━━━━━ GIVEN RECORDS ━━━━━

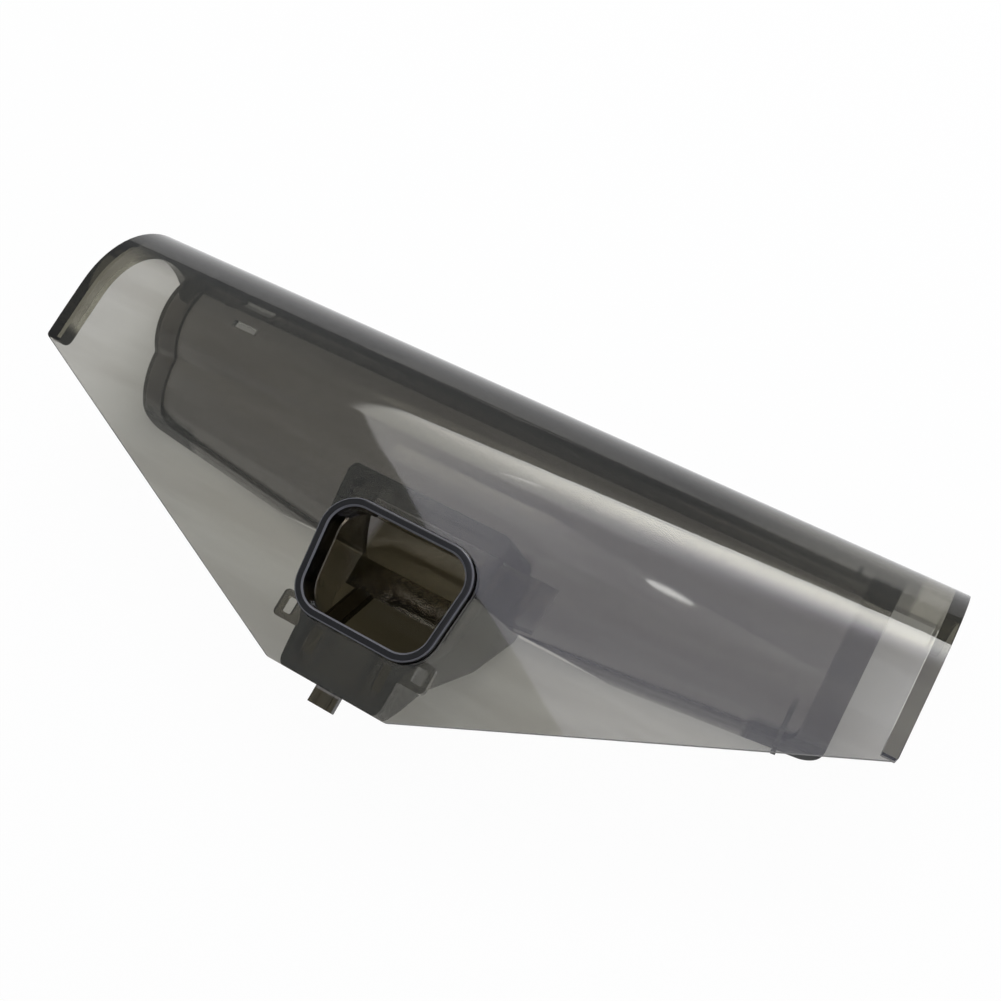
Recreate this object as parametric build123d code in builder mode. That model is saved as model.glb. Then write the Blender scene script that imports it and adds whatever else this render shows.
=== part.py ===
from build123d import *
import os
from math import asin, cos, degrees, radians, sin, sqrt

# A brush cover for a vacuum floor head, in three pieces: a thin see-through shell over a long brush,
# the moulding under it that holds the brush chamber and the suction duct, and the black seal on the port.
# X runs along the brush, +Y points to the front lip, +Z is up, and the cover stands on z = 0.
# The origin is the middle of the front lip's bottom face. Runs are measured along Y from the crest,
# and they are positive towards the front.

# Driving sizes of the outer shell, in millimetres
length = 280.0
shell_wall = 2.5
front_radius = 33.8
arch_axis_height = 15.0
panel_radius = 600.0
foot_run = -21.0
apex_run = -73.6
apex_width = 39.2
apex_corner = 3.0
foot_corner = 1.5
end_flange_thickness = 4.0
end_flange_depth = 8.0
end_flange_corner = 3.0

# Driving sizes of the duct moulding
duct_wall = 2.0
shell_clearance = 0.3
chamber_length = 248.0
chamber_radius = 17.9
brush_setback = 21.8
brush_height = 8.6
end_back_radius = 23.5
end_foot_run = -22.8
neck_back_radius = 32.0
neck_foot_run = -33.3
neck_station = 28.0
back_top_angle = 75.0
back_foot_angle = 165.0
end_corner = 8.0
end_rim_length = 8.5
end_rim_step = 1.5
foot_band_height = 6.0
band_corner = 5.0
wing_rib_setback = 12.0
wing_rib_thickness = 1.4
wing_rib_height = 16.0
wing_rib_step = 3.0
front_edge_height = 2.0
front_edge_slope = 0.12

# Driving sizes of the neck that rises from the chamber to the port
neck_front_run = -13.4
neck_front_height = 18.0
neck_waist_run = -47.0
neck_tail_run = -60.0
neck_rear_run = -73.5
neck_front_width = 54.2
neck_waist_width = 46.4
neck_tail_width = 33.6
neck_rear_width = 32.6
neck_draft = 4.7
neck_corner = 3.0
neck_frame_band = 3.0
tray_depth = 2.6
floor_fold = (-43.3, 9.0)
floor_rear_depth = 14.3
ramp_front_run = -13.0
ramp_front_height = 1.0
ramp_width = 68.0
floor_rail = (-19.5, -14.0)
floor_rail_front = -42.0
floor_rail_length = 14.0
floor_rail_height = 3.6

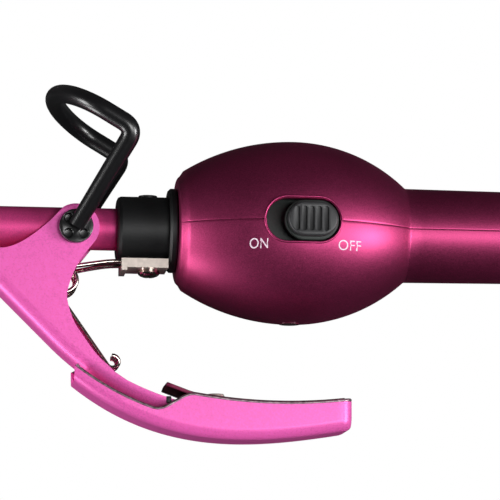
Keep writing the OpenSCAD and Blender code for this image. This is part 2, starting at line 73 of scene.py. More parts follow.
# Casing
EGG_FRONT = -21.6
CROWN_X = -46.5
EGG_REAR = -70.8
TAIL_X = -174.0
EGG_R = 19.6
HANDLE_R = 10.1
TAIL_R = 9.2
WALL = 2.0
FRONT_ARC = 44.0
REAR_ARC = ((EGG_R - HANDLE_R) ** 2 + (CROWN_X - EGG_REAR) ** 2) / (2 * (EGG_R - HANDLE_R))
FRONT_ROUND = 1.4
NECK_R = 6.05
TAIL_BORE = 8.0
TAIL_BORE_END = -170.0
SEAM = 0.03
LENS_X = CROWN_X + 0.4
LENS_R = 2.2
SEAM_ROUND = 0.06

# Slide switch
SLOT_X = -46.7
SLOT_LENGTH = 15.6
SLOT_HEIGHT = 9.1
KNOB_X = SLOT_X - 1.8
KNOB_SIZE = (10.4, 7.2)
BASE_SIZE = (11.4, 8.5)
GROOVE_PITCH = 1.52
GROOVE_LENGTH = 5.2
SHIELD_R = 15.4
SHIELD_HALF = (9.8, 5.5)
SHIELD_SHEET = 0.8
KNOB_FACE = -EGG_R - 1.2
LIP_R = 0.27

# Printed words
LETTER_SIZE = 3.0
LETTER_DEPTH = 0.08
ON_PLACE = (-37.45, 5.2)
OFF_PLACE = (-56.6, 5.2)

# Clamp
PIVOT_Z = 0.5
KNEE = (4.85, 25.0)
SPINE_ANGLE = math.radians(135.5)
SPINE_R = 58.5
BRACKET_HALF = 6.0
SHEET = 0.9
BEND_R = 2.8
EAR_R = 5.0
NOSE_R = 10.0
TONGUE_Z = 6.12
NOSE_TIP_X = 40.0
TAIL_S = 40.0
TRAY_END = 58.8
TRAY_HALF = 7.5
TRAY_SHEET = 1.0
LINER_START = 19.6
LINER_SHEET = 0.75
SCREW_U = 30.4

# Stand
CORNER = Vector((-11.48, 17.0, -18.75))
LOOP_DIR = Vector((0.861, 0.0, -0.509))
FOOT = Vector((0.0, 8.3, PIVOT_Z))
ROD_R = 2.0
HUB_R = 3.6
HUB_IN = 6.15
HUB_OUT = 7.7
POCKET_AT = 2.3
POCKET_R = 0.95
POCKET_DEPTH = 0.7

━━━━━

- _REQUIREMENT_: Only lines with the string "scene" belong in your answer; copy each one.

- _RESPONSE BELOW_:
Recreate this object as parametric build123d code in builder mode. That model is saved as model.glb. Then write the Blender scene script that imports it and adds whatever else this render shows.
Keep writing the OpenSCAD and Blender code for this image. This is part 2, starting at line 73 of scene.py. More parts follow.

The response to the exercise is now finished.